Exercise brief: Output, word for word, every line from the start of the listing down to and including the line that contains "(0.64, -177, 187.5), (0.82, -174, 190), (1, -170.5, 184))"; include nothing else.

Data excerpt:
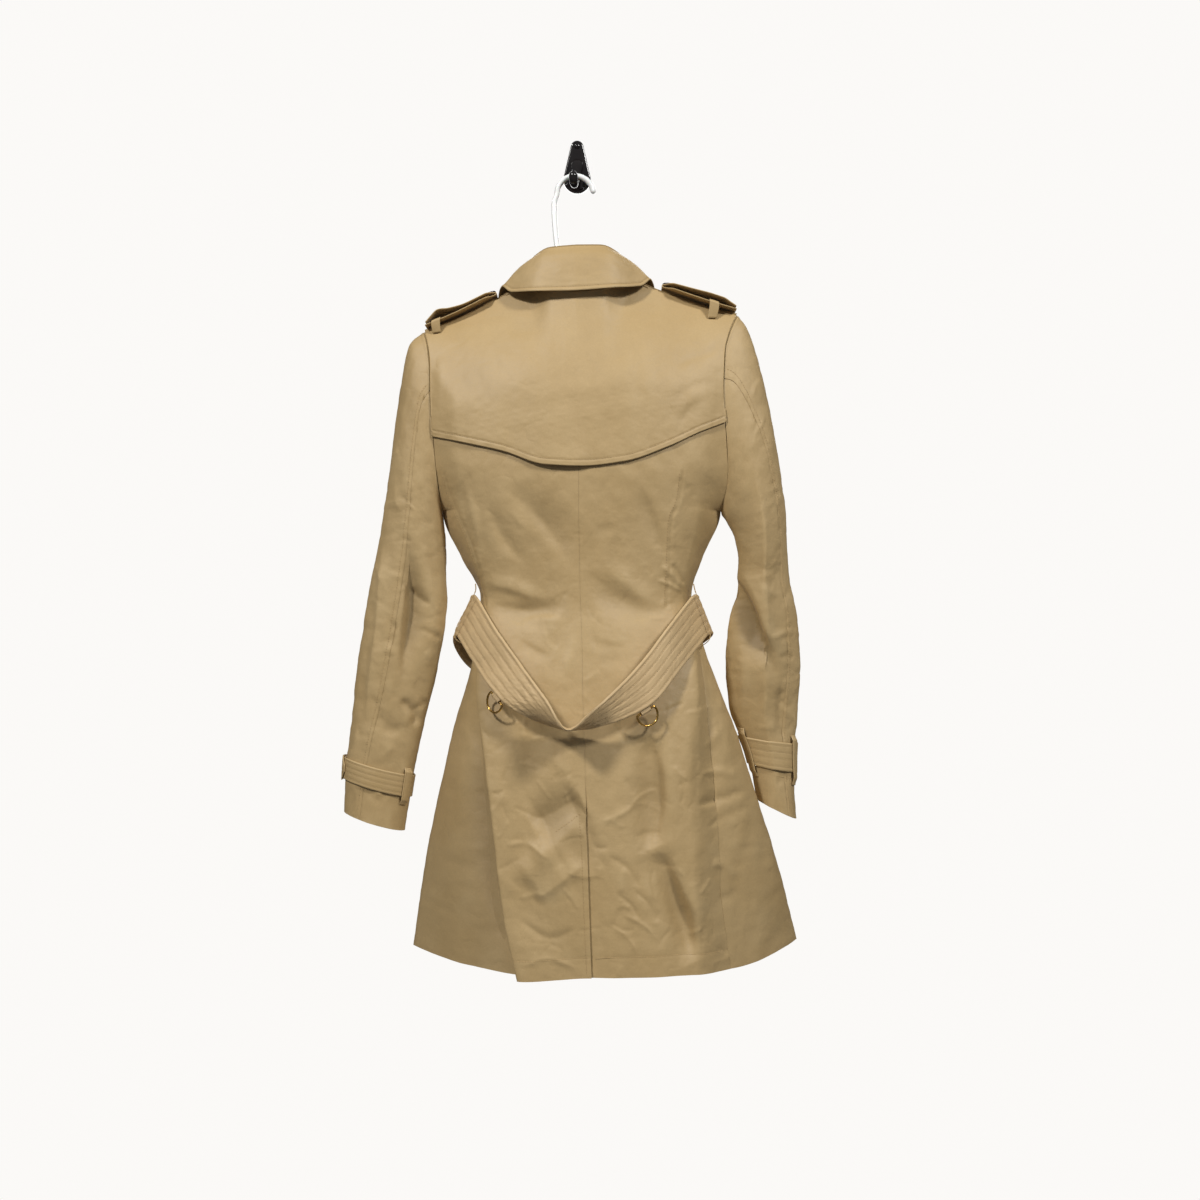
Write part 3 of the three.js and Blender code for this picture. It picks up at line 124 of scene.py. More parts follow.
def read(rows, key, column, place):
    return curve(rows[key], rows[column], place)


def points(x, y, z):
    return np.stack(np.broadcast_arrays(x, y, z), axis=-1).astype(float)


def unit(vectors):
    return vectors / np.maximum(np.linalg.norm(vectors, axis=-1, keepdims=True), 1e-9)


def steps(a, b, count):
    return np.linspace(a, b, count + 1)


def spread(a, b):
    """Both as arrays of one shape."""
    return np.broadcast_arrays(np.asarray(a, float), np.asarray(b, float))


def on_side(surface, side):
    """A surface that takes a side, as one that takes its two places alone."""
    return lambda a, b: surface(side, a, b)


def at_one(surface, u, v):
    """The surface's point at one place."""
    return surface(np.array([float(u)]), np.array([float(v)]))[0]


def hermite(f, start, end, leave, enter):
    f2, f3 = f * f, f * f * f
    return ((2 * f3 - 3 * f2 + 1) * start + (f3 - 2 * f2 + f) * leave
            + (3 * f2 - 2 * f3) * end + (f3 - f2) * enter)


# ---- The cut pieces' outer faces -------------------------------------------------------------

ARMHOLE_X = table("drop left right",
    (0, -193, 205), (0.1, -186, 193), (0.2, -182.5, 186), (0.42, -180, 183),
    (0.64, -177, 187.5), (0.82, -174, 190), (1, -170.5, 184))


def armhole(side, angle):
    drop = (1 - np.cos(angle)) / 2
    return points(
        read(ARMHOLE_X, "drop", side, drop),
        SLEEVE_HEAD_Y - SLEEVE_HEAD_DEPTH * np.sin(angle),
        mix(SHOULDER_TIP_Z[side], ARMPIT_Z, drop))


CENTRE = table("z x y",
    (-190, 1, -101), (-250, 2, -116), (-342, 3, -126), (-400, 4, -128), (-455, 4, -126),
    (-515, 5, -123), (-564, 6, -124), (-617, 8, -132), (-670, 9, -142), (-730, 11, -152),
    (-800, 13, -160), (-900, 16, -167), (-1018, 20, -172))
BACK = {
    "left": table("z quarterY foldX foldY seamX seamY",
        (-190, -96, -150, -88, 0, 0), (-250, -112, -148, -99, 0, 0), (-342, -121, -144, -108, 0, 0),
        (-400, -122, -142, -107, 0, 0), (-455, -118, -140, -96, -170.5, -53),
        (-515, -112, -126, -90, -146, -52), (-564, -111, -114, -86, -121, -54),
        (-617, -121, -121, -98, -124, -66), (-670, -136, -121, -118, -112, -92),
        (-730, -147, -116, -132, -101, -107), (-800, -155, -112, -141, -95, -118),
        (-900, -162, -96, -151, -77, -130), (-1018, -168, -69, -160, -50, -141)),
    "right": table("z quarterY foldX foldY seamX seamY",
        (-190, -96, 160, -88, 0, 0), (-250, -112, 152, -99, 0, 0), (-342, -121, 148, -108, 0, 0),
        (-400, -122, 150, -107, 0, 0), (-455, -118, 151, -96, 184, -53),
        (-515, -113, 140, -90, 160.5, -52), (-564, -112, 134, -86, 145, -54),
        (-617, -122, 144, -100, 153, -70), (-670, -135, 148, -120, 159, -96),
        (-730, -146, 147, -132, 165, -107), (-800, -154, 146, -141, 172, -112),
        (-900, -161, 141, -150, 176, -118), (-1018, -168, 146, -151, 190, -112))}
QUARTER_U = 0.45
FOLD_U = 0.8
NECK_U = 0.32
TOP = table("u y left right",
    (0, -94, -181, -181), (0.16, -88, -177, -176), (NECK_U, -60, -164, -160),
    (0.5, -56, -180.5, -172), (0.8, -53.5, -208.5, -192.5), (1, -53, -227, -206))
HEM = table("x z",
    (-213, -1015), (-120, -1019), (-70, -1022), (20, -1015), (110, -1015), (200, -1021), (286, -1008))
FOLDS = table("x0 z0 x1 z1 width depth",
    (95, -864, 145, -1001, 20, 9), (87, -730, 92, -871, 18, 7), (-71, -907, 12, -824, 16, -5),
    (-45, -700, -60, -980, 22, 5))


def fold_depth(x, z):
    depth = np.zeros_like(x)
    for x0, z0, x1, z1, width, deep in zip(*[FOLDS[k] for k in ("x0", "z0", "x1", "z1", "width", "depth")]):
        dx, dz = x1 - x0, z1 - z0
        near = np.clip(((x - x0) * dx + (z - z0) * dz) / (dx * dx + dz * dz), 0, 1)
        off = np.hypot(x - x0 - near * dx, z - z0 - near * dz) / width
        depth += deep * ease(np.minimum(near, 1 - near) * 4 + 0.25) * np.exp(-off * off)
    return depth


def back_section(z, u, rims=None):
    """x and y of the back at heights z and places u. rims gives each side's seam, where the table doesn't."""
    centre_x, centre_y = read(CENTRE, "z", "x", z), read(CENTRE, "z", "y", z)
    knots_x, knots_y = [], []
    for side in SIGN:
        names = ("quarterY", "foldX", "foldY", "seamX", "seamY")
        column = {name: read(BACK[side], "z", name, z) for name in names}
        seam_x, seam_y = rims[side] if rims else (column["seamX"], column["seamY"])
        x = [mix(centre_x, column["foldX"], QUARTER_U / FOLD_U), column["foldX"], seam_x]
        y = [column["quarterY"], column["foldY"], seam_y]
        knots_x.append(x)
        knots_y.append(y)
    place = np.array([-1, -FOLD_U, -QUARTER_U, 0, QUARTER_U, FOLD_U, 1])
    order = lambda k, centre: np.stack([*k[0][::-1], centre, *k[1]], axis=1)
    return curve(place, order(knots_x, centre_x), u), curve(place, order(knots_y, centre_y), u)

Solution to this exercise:
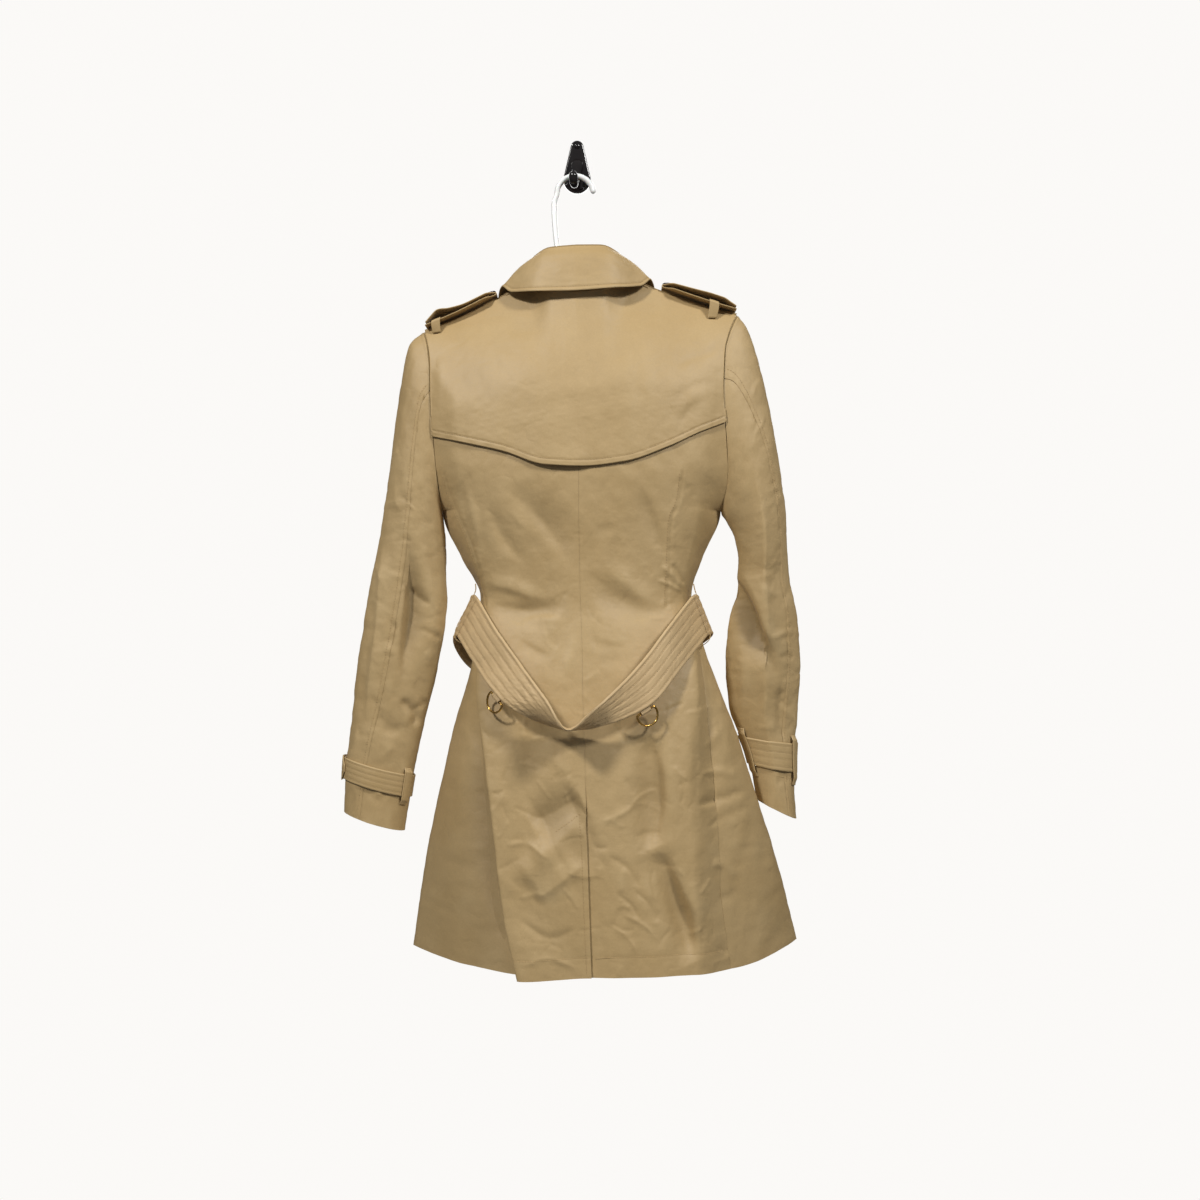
Write part 3 of the three.js and Blender code for this picture. It picks up at line 124 of scene.py. More parts follow.
def read(rows, key, column, place):
    return curve(rows[key], rows[column], place)


def points(x, y, z):
    return np.stack(np.broadcast_arrays(x, y, z), axis=-1).astype(float)


def unit(vectors):
    return vectors / np.maximum(np.linalg.norm(vectors, axis=-1, keepdims=True), 1e-9)


def steps(a, b, count):
    return np.linspace(a, b, count + 1)


def spread(a, b):
    """Both as arrays of one shape."""
    return np.broadcast_arrays(np.asarray(a, float), np.asarray(b, float))


def on_side(surface, side):
    """A surface that takes a side, as one that takes its two places alone."""
    return lambda a, b: surface(side, a, b)


def at_one(surface, u, v):
    """The surface's point at one place."""
    return surface(np.array([float(u)]), np.array([float(v)]))[0]


def hermite(f, start, end, leave, enter):
    f2, f3 = f * f, f * f * f
    return ((2 * f3 - 3 * f2 + 1) * start + (f3 - 2 * f2 + f) * leave
            + (3 * f2 - 2 * f3) * end + (f3 - f2) * enter)


# ---- The cut pieces' outer faces -------------------------------------------------------------

ARMHOLE_X = table("drop left right",
    (0, -193, 205), (0.1, -186, 193), (0.2, -182.5, 186), (0.42, -180, 183),
    (0.64, -177, 187.5), (0.82, -174, 190), (1, -170.5, 184))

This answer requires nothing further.